The journey from sideman to bandleader is a common one in jazz – note almost every musician playing with Miles Davis in the 1950s and ‘60s – and for Jerome both experiences are fruitful. “It’s a very equal writing process with Kokoroko,” he explains, “normally each person will bring an idea to the table and then we'll build it from there. With the music I release under my own name, though, I write every part for every instrument, it’s very much my vision of how I want the music to be and I love being able to express that.”

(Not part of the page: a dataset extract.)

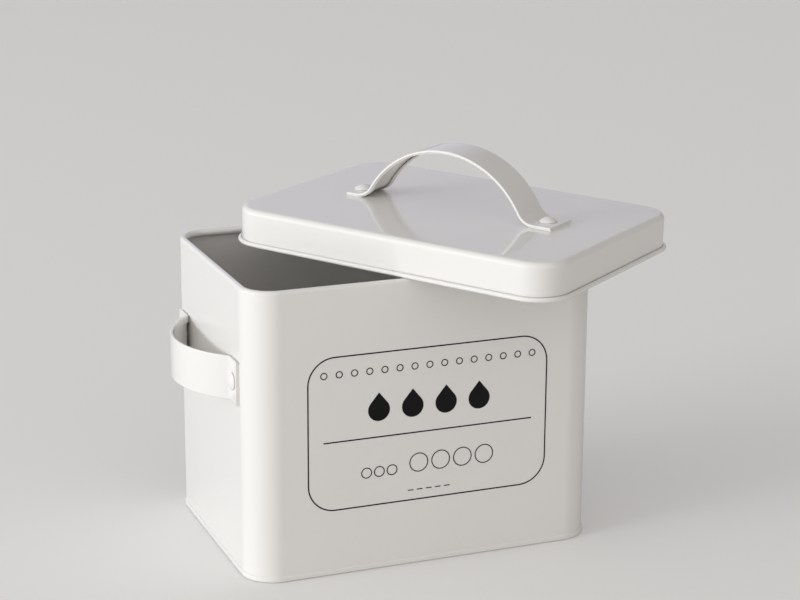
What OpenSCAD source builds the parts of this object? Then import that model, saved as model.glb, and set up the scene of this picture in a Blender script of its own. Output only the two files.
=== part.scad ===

Influences bleed into one another and Jerome cites the West African sounds used by Kokoroko as a formative presence in creating the ‘Subdued’ EP. He pushes his guitar playing to the forefront of each track, culminating in the sweeping solo closing the seven-minute title number, as well as the low-swung instrumental ambience of ‘Where Are Your Branches? Where Is Your Fruit?’.
Having come up performing solo alongside his group work, Jerome’s second EP also displays a maturation of his songwriting skills. “This whole EP ended up being a form of social commentary on the times we live in,” he says, “tracks like ‘Subdued’ and ‘Smile On A Screen’ reference the arrogance of Western culture, how we choose to live in an airbrushed and purposefully ignorant world, while ‘Chromatic Descendence’ is about whether music can exist above political concerns as a spiritual force.”
For Jerome, his music is a means of tapping into something greater than himself. Through the concentrated present tense of improvisation he finds “a way of understanding something greater than ourselves, a way to see a different perspective”.
With another EP already in the works, Jerome is quietly asserting his unique presence on the UK’s jazz scene and beyond. “Before, I worried that if I called my music jazz, the only people who came to my gigs would be old!”, he says, “now you go to a jazz show and it’s full of all ages dancing and having fun. It has relevance to everyone.”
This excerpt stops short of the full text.